What’s really going to happen third season, or what I think will be interesting,  is to see where Tina is. I think Ilene set her up so that once she has the baby, she’s feels great and it’s all going to come together for her.  What you see is the circle becoming more complete, and what ends up happening is that she finds that it’s actually ok for her to go back to work.  There’s a great opportunity for her and all of a sudden it’s really coming together.

There’s this part of her identity - and I have talked to a lot of women and I actually feel this for myself - where if you decide to have a child for a long time and maybe there was a journey to get there, it’s a little bit of a struggle, and when it finally happens, there’s at kind of completeness. I think it happens with Tina. In some ways that’s where life gets altered, and changes for her and Bette, whose character has always been wrapped up in her work, and then they have this baby and their world is rocked.

Tina actually starts working a lot.

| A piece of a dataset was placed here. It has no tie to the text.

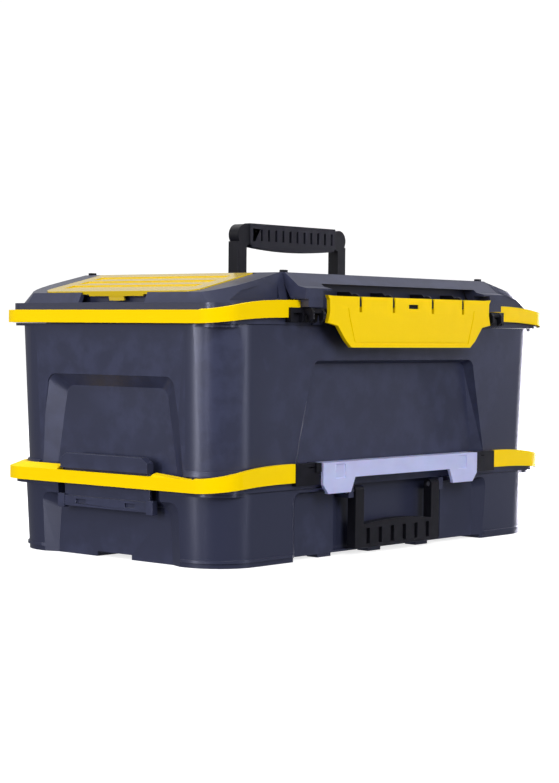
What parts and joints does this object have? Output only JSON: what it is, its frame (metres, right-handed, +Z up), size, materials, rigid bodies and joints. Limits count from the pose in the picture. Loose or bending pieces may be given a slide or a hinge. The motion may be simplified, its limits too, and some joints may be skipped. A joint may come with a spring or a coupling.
{
  "type": "two-tier toolbox",
  "caption": "Two-tier plastic toolbox: latched lower bin, deep upper box with sliding tray, flip-top organizer lid and a folding carry handle.",
  "frame": {"origin": "centre of the footprint on the surface the toolbox stands on", "axes": "+X to the right along the length, +Y to the rear hinge side, +Z up"},
  "size_m": [0.484, 0.296, 0.2952],
  "materials": {
    "body_plastic": "satin moulded polypropylene",
    "black_plastic": "satin",
    "grip_plastic": "soft satin",
    "yellow_plastic": "satin",
    "gloss_yellow": "gloss",
    "clear_plastic": "translucent satin",
    "steel_pin": "drawn wire"
  },
  "bodies": {
    "lower_bin": {"lower_tub": "body_plastic", "lower_knuckles": "body_plastic", "lower_dividers": "black_plastic", "lower_handle_pins": "steel_pin", "lower_hinge_pin": "steel_pin"},
    "front_handle": {"lower_handle": "black_plastic"},
    "lower_cover": {"lower_lid": "body_plastic", "lower_lid_knuckles": "body_plastic", "lower_rim": "yellow_plastic", "lower_latch_brackets": "black_plastic", "lower_latch_pins": "steel_pin", "side_latch_pins": "steel_pin"},
    "front_clip": {"lower_latch": "clear_plastic"},
    "side_clip_left": {"side_latch_left": "body_plastic"},
    "side_clip_right": {"side_latch_right": "body_plastic"},
    "upper_box": {"upper_tub": "body_plastic", "upper_knuckles": "body_plastic", "upper_hinge_pin": "steel_pin"},
    "sliding_tray": {"tray": "black_plastic", "tray_grip": "gloss_yellow"},
    "top_lid": {"upper_lid": "body_plastic", "upper_lid_knuckles": "body_plastic", "upper_rim": "yellow_plastic", "catch_brackets": "black_plastic", "latch_fingers": "black_plastic", "upper_latch_pin": "steel_pin", "crest_bumpers": "black_plastic", "handle_pins": "steel_pin", "organizer_hinge_rods": "steel_pin", "organizer_dividers": "black_plastic"},
    "top_latch": {"upper_latch": "yellow_plastic", "latch_window": "black_plastic"},
    "carry_handle": {"handle_bail": "black_plastic", "handle_rib_grip": "grip_plastic", "handle_palm_swell": "grip_plastic"},
    "flip_lid_left": {"organizer_lid_left": "gloss_yellow"},
    "flip_lid_right": {"organizer_lid_right": "gloss_yellow"}
  },
  "joints": [
    {"name": "lower_cover_hinge", "type": "hinge", "parent": "lower_bin", "child": "lower_cover", "pos_m": [0, 0.143, 0.062], "axis": [-1, 0, 0], "range_deg": [0, 95]},
    {"name": "front_handle_swing", "type": "hinge", "parent": "lower_bin", "child": "front_handle", "pos_m": [0, -0.129, 0.057], "axis": [-1, 0, 0], "range_deg": [0, 90]},
    {"name": "front_clip_hinge", "type": "hinge", "parent": "lower_cover", "child": "front_clip", "pos_m": [0, -0.1345, 0.0805], "axis": [-1, 0, 0], "range_deg": [0, 100]},
    {"name": "side_clip_left_rock", "type": "hinge", "parent": "lower_cover", "child": "side_clip_left", "pos_m": [-0.2345, 0, 0.069], "axis": [0, -1, 0], "range_deg": [0, 10]},
    {"name": "side_clip_right_rock", "type": "hinge", "parent": "lower_cover", "child": "side_clip_right", "pos_m": [0.2345, 0, 0.069], "axis": [0, 1, 0], "range_deg": [0, 10]},
    {"name": "upper_box_lift", "type": "slide", "parent": "lower_cover", "child": "upper_box", "axis": [0, 0, 1], "range_m": [0, 0.12]},
    {"name": "tray_slide", "type": "slide", "parent": "upper_box", "child": "sliding_tray", "axis": [1, 0, 0], "range_m": [-0.05, 0.05]},
    {"name": "top_lid_hinge", "type": "hinge", "parent": "upper_box", "child": "top_lid", "pos_m": [0, 0.143, 0.2014], "axis": [-1, 0, 0], "range_deg": [0, 100]},
    {"name": "top_latch_hinge", "type": "hinge", "parent": "top_lid", "child": "top_latch", "pos_m": [0, -0.1415, 0.2218], "axis": [-1, 0, 0], "range_deg": [0, 100]},
    {"name": "carry_handle_fold", "type": "hinge", "parent": "top_lid", "child": "carry_handle", "pos_m": [0, 0, 0.2382], "axis": [-1, 0, 0], "range_deg": [0, 90]},
    {"name": "flip_lid_left_hinge", "type": "hinge", "parent": "top_lid", "child": "flip_lid_left", "pos_m": [-0.154, 0, 0.2433], "axis": [0, 1, 0], "range_deg": [0, 100]},
    {"name": "flip_lid_right_hinge", "type": "hinge", "parent": "top_lid", "child": "flip_lid_right", "pos_m": [0.154, 0, 0.2433], "axis": [0, -1, 0], "range_deg": [0, 100]}
  ]
}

In Season 3, you are going to see what happens to both of them, and the flip flop might change the dynamic of whether they work because they work in a certain role.  But the question is do they work when the roles are reversed?  When the power shifts?  This happens in so many partnerships, and I just want to say not just same sex, but heterosexual relationships too.  We do this as a society where we say the person that’s the bread winner calls the shots, but that’s not necessarily a happy functional way to go because both people should call the shots because child care is just as hard as working. You both need to come to some agreement. 

I think that issue is going to be explored very heavily next season.  Can one person go from being the worker to being more of a traditional wife role, and can they support each other at the same time?  Or does one person say “I’ve supported you for so long”-- I don’t mean support financially but, “I’ve stayed home for you,” or “I took care of the work side.”